In a strict products liability action in which a claimant alleges a design defect, a Texas claimant must prove by a preponderance of the evidence that: (1) the defect renders the product “unreasonably dangerous;” (2) the defect was a producing cause of the personal injury, property damage, or death for which the claimant seeks recovery; and (3) there was a safer alternative design. TEX.CIV.PRAC.&REM.CODE ANN. § 82.005(a)(West 2011); Timpte Indus., Inc. v. Gish, 286 S.W.3d 306, 311 (Tex. 2009). To determine whether a product was defectively designed so as to render it unreasonably dangerous, the courts apply a risk-utility analysis that requires consideration of the following factors:
(1) the utility of the product to the user and to the public as a whole weighed against the gravity and likelihood of injury from its use;
(2) the availability of a substitute product which would meet the same need and not be unsafe or unreasonably expensive;
(3) the manufacturer’s ability to eliminate the unsafe character of the product without seriously impairing its usefulness or significantly increasing its costs;
(4) the user’s anticipated awareness of the dangers inherent in the product and their avoidability because of general public knowledge of the obvious condition of the product, or of the existence of suitable warnings or instructions; and
(5) the expectations of the ordinary consumer.
Defendant made an interesting threshold, no-duty, argument, that rings true to MassTortDefense. As a matter of law, Anheuser-Busch had no legal duty to design the longneck bottle against purposeful and criminal misuse because it satisfied its one and only legal duty: to design the bottle to ensure that the bottle was safe for its intended and ordinary use – storing beer.
In support of its argument, Anheuser-Busch cited to Venezia v. Miller Brewing Co., 626 F.2d 188 (1st Cir. 1980), a case we used when teaching products liability in law school. In Venezia, the federal appeals court applied Massachusetts law to hold that the plaintiff, who was injured by the broken shards of the beer bottle he deliberately threw against a pole, could not recover from Miller Brewing under a theory of negligent design, because the deliberate misuse of the beer bottle could not be characterized as an intended or ordinary use of the beer bottle. 626 F.2d at 189, 191-92. The Texas court of appeals felt that it need not address this issue of duty however, given the other fatal flaws in plaintiff’s case.
Specifically, plaintiff argued that beer bottles are used commonly in assaults in the local community, that the longneck portion of the bottle is merely cosmetic, and that Anheuser-Busch also can use stubby glass bottles and plastic bottles as suitable containers for beer. However, contrary to her assertion, Gann failed to produce evidence raising a genuine issue of fact that the risk of injury from the longneck bottle outweighed its utility, and therefore that the bottle was defectively designed so as to render it unreasonably dangerous. Specifically, plaintiff failed to adequately address: (1) whether manufacturing a stubby glass bottle or plastic bottle is sufficiently economically feasible; (2) whether eliminating the allegedly unsafe character of a longneck bottle significantly impaired its usefulness or significantly increased its costs; and (3) what the expectations of the ordinary consumer are with regard to this kind of bottle.

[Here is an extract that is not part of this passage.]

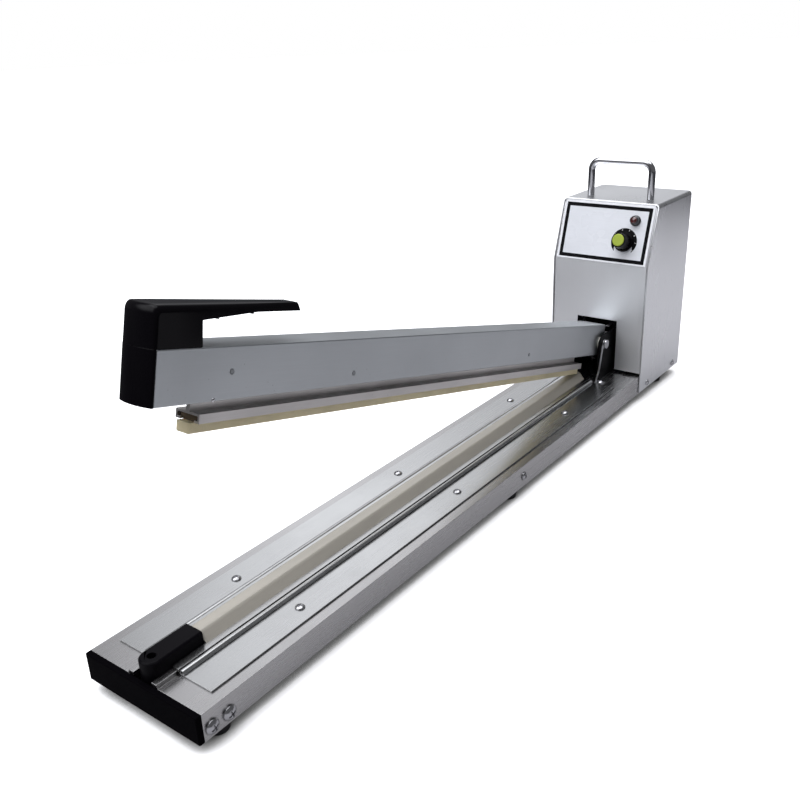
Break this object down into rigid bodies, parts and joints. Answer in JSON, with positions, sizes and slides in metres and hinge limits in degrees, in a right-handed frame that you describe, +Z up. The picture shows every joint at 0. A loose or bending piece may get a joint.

Turning to the negligence count, the threshold inquiry in a negligence case is duty. Centeq Realty, Inc. v. Siegler, 899 S.W.2d 195, 197 (Tex. 1995). Generally, no person has a legal duty to protect another from the criminal acts of a third person. Timberwalk Apartments, Partners, Inc. v. Cain, 972 S.W.2d 749, 756 (Tex. 1998). (One exception to this rule may apply when a person controls the premises where the criminal acts occur.) Whether a duty exists is a question of law for the court to decide from the facts surrounding the occurrence at issue. (Other courts may analyze this issue as one of causation, with the criminal act of the third-party breaking the chain of causation from defendant’s alleged negligence to plaintiff’s alleged injury.)
Plaintiff argued that because defendants did not contest that the use of longneck bottles as weapons in bars has happened, and thus was arguably foreseeable (cue “Friends in Low Places”?), the defendants then had a legal duty to protect her from being assaulted in such a situation. Even conceding that it is reasonably foreseeable that a longneck bottle might be used as a weapon, plaintiff failed to show why the general principle that no person has a legal duty to protect another from the criminal acts of a third person was inapplicable in this case. Mere foreseeability that a legal product might be used in a crime does not create a duty that overshadows the intervening criminal act. Summary judgment affirmed.